There has been an absence of mosquitoes in Minnesota as well, and I've enjoyed it! A lot of ponds around here are low, but our swimming pond apparently is dug deep enough to withstand a drought; the deepest part was still about a foot over my head the last time I swam.

Sending some good, rainy thoughts to you and Pablo!

Mrs. S said...

The pond isn't sleeping... it's just resting its eyes.

Do ponds have eyes? Hrm.

Laura said...

I know it's resting, but it's still hard to look at. :(

Floridacracker said...

I'm sure our turn for both rain and mosquitoes will come again.
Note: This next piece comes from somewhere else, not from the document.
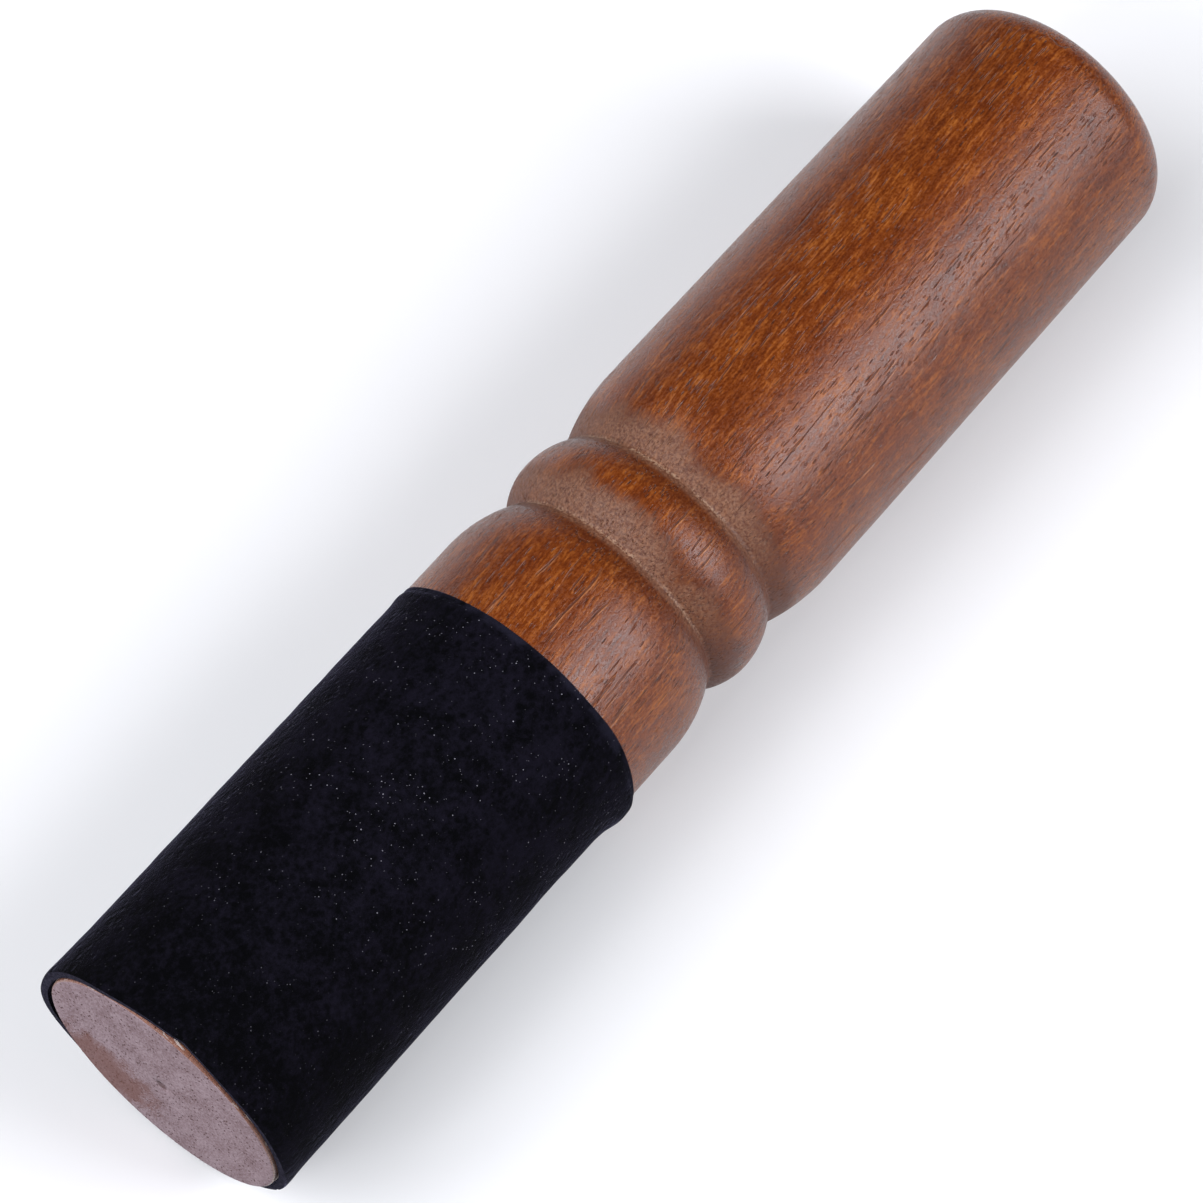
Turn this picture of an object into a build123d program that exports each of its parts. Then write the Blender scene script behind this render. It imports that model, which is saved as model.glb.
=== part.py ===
from build123d import *
import os
from math import cos, radians, sin, sqrt

# A singing-bowl mallet: one turned hardwood handle whose striking end is turned
# down and covered with a sheet of suede, glued round it once.
# Millimetres. The mallet lies on its side along X, with its flat striking end at
# -X, and z = 0 is the surface it lies on. The origin is under its middle.
# A station is a distance along the mallet from the flat end.

# Handle
handle_length = 141.7
body_radius = 14.9
collar_length = 14.6          # from the top of the rebate to the first groove
collar_shoulder_length = 7.4  # the stretch of the collar that rounds into the groove
first_groove_depth = 2.0      # below the collar
bead_lower_length = 4.4       # from the first groove to the crest of the bead
bead_upper_length = 4.8       # from the crest to the second groove
bead_set_down = 0.2           # the crest is this much below the collar
second_groove_depth = 1.75    # below the collar
grip_shoulder_length = 8.2    # from the second groove to the fullest place of the grip
grip_set_down = 0.07          # the grip's fullest place is this much below the collar
grip_taper = 0.28             # radius lost from there to the far end
far_end_rounding = 4.6
flat_end_arris = 0.4
centre_mark_radius = 0.55     # dimple left by the lathe's centre in the flat end
centre_mark_depth = 0.4

# Suede wrap and the glue under it
suede_thickness = 1.0
glue_thickness = 0.1
wrap_length = 51.4
wrap_proud = 0.1              # the wrap stands this much outside the collar
bare_end_length = 0.7         # bare wood beyond the wrap's lower edge
top_edge_gap = 0.1            # between the wrap's top edge and the step of the rebate
glue_set_back = 0.3           # the glue stops this much short of the wrap's edges
seam_gap = 0.2                # between the two ends of the sheet, at its outside
seam_angle = 209.0            # degrees about X, from +Y towards +Z

# Fits that follow from those sizes
core_radius = body_radius + wrap_proud - suede_thickness - glue_thickness
glue_outer_radius = core_radius + glue_thickness
wrap_radius = glue_outer_radius + suede_thickness
axis_height = max(wrap_radius, body_radius)

rebate_top = bare_end_length + wrap_length + top_edge_gap
first_groove = rebate_top + collar_length
bead_crest = first_groove + bead_lower_length
second_groove = bead_crest + bead_upper_length
grip_crest = second_groove + grip_shoulder_length
far_rounding_start = handle_length - far_end_rounding

first_groove_radius = body_radius - first_groove_depth
bead_radius = body_radius - bead_set_down
second_groove_radius = body_radius - second_groove_depth
grip_radius = body_radius - grip_set_down
grip_end_radius = grip_radius - grip_taper
far_face_radius = grip_end_radius - far_end_rounding


def shoulder(crest_station, crest_radius, groove_station, groove_radius):
    """Arc that leaves the crest along the axis and falls to the groove."""
    run = abs(groove_station - crest_station)
    drop = crest_radius - groove_radius
    arc_radius = (run**2 + drop**2) / (2 * drop)
    middle_run = (groove_station - crest_station) / 2
    middle_drop = arc_radius - sqrt(arc_radius**2 - middle_run**2)
    middle = (crest_station + middle_run, crest_radius - middle_drop)
    return ThreePointArc((crest_station, crest_radius), middle, (groove_station, groove_radius))


def turned(outline):
    """Turns a closed outline of station and radius about the mallet's axis."""
    section = make_face(Curve() + outline)
    solid = revolve(section, axis=Axis.X, revolution_arc=360)
    return Pos(-handle_length / 2, 0, axis_height) * solid


def tube(start, length, inner_radius, outer_radius):
    """Round tube on the mallet's axis, from a station, open at both ends."""
    outline = Polyline(
        (start, inner_radius),
        (start + length, inner_radius),
        (start + length, outer_radius),
        (start, outer_radius),
        close=True,
    )
    return turned([outline])


def make_handle():
    """Turned handle: rebate, collar, groove, bead, groove, grip and rounded far end."""
    arris_centre = (flat_end_arris, core_radius - flat_end_arris)
    arris_middle = (
        arris_centre[0] - flat_end_arris * cos(radians(45)),
        arris_centre[1] + flat_end_arris * sin(radians(45)),
    )
    rounding_centre = (far_rounding_start, far_face_radius)
    rounding_middle = (
        rounding_centre[0] + far_end_rounding * cos(radians(45)),
        rounding_centre[1] + far_end_rounding * sin(radians(45)),
    )
    collar_crest = first_groove - collar_shoulder_length
    outline = [
        Polyline(
            (handle_length, 0),
            (centre_mark_depth, 0),
            (0, centre_mark_radius),
            (0, core_radius - flat_end_arris),
        ),
        ThreePointArc((0, core_radius - flat_end_arris), arris_middle, (flat_end_arris, core_radius)),
        Polyline(
            (flat_end_arris, core_radius),
            (rebate_top, core_radius),
            (rebate_top, body_radius),
            (collar_crest, body_radius),
        ),
        shoulder(collar_crest, body_radius, first_groove, first_groove_radius),
        shoulder(bead_crest, bead_radius, first_groove, first_groove_radius),
        shoulder(bead_crest, bead_radius, second_groove, second_groove_radius),
        shoulder(grip_crest, grip_radius, second_groove, second_groove_radius),
        Line((grip_crest, grip_radius), (far_rounding_start, grip_end_radius)),
        ThreePointArc(
            (far_rounding_start, grip_end_radius),
            rounding_middle,
            (handle_length, far_face_radius),
        ),
        Line((handle_length, far_face_radius), (handle_length, 0)),
    ]
    return turned(outline)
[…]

It's been a while, but it does happen every couple of years or so.

You got it. It may be rough on a fish watcher like me, but in the big picture, it's good for the pond.

Thanks. I'm glad the mosquito shortage extends to you.

It does dry up occasionally. That's strange that your dark gold fish got et first. I would have thought the gold ones would be easy targets.

That's good news. Muggy was the word today. Whew! A wall of warm steam met me at the door this morning.

Funny. One thing I've learned from all these nature blogger sites is the amazing variety of dragonflies. They're easy to photo and show up on a lot of blogs.

It's probably the roundrock interference zone.

Well, I'm glad someone has water in their pond.

Mrs. S,
I soooo almost used that line.

I know, it's tough on me too when I think of my catfish feeding walks of early last summer.

vicki said...

What a great post. That's it. Just great. Thanks.

Floridacracker said...


Abandoned in Pasadena said...

We had so much rain this year that I noticed a neighbor has had a pond in his front yard not of his choosing.

It's too bad that your pond is almost dry...Maybe the winter months or the spring rains will be kind to your pond.

I saw an egret today along a roadside creek.